Religion
- Affiliation: Catholic Church
- Province: Diocese of Kisantu
- Rite: Roman Rite
- Status: Active

Location
- Location: Kimbondo, Mont Ngafula, Lukunga District
- Country: Democratic Republic of the Congo
- Interactive map of Mater Dei Parish

Architecture
- Type: Parish church
- Established: 1980; 46 years ago

= Mater Dei Parish =

Mater Dei Parish (French: Paroisse Mater Dei), also known simply as Mater Dei, is a Roman Catholic parish church located in the Kimbondo neighborhood of the Mont Ngafula commune, within the Lukunga District in Kinshasa, situated in the western region of the Democratic Republic of the Congo (DRC). It is part of the Italian Institute of Consolata Missionaries with primary hubs in Ngudia-Baka, Nsabuka, and Mitendi, along with sub-parochial outposts in Télécoms, Kimbanseke, and Masina Sans Fil. The parish commemorates its patronal feast on May 8, a tradition dating back to 1980 when Pope John Paul II made his inaugural visit to Zaire.

== History ==
The Consolata Missionaries began their mission in then-Zaire (now Democratic Republic of the Congo) in the Orientale Province (now Haut-Uélé Province) in 1972. The founding members of this mission included Fathers Tiziano Basso, Piero Manca, and Enrico Casali. They started their journey in Kinshasa, where they met with other members arriving from Brussels. Guided by Father Noé Cereda, they explored the city before splitting into groups. Giovanni Venturini, Richard Larose, and Brother Alberto Donizetti headed North to Diocese of Doruma–Dungu, while Casali Enrico, Tiziano Basso, and Pietro Manca, accompanied by an African bishop, made their way to the Diocese of Wamba. The terrain oscillated from the luxuriant equatorial wooded expanse of Wamba to the arboreal and savannah near Doruma.

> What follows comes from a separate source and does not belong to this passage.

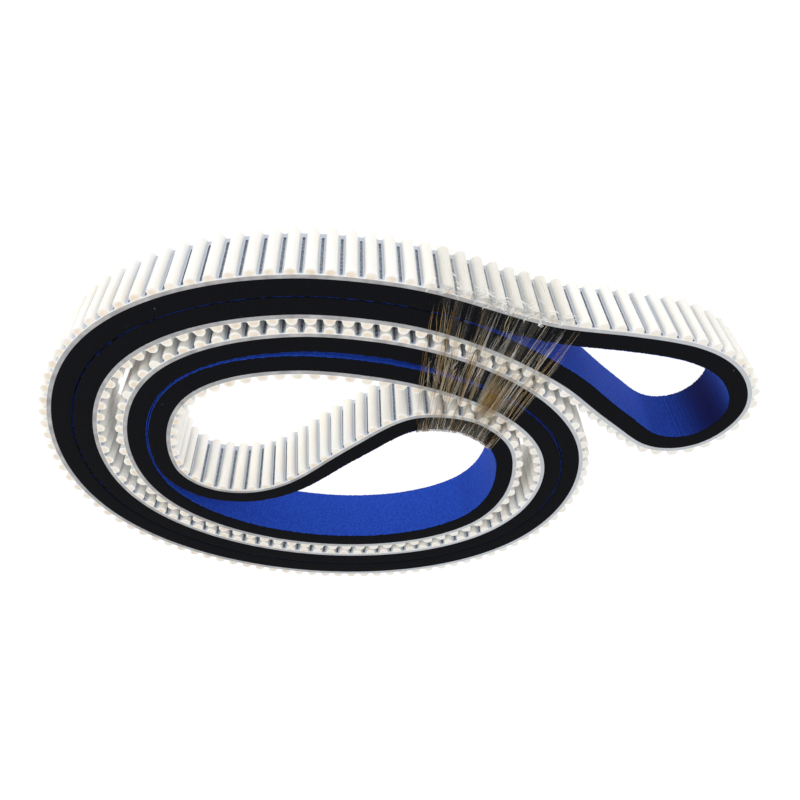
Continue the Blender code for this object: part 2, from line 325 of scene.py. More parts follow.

The mission aimed to perpetuate the work in the Diocese of Wamba, known as the "Martyr" diocese of Zaire, where missionaries and their bishop had sacrificed their lives. Due to a shortage of personnel, the fathers took over the stewardship of the Wamba parish, aided by Father Enrico's proficiency in Swahili. In Doruma, linguistic challenges and the presence of fellow clergy augmented the intricacy of the mission. A month into their venture, they received a visit from the Vice Superior General, Fr. Guido Motter, hailing from South Africa, who validated their roles and engaged in discourse concerning their dedication to the Zairian mission. As the Consolata Missionaries solidified their foothold in the region, they actively assorted parishes and social initiatives. Notably, within Kinshasa, the establishment of Mater Dei Parish in Mont-Ngafula in the early 1980s precipitated the proliferation of sub-parochial entities.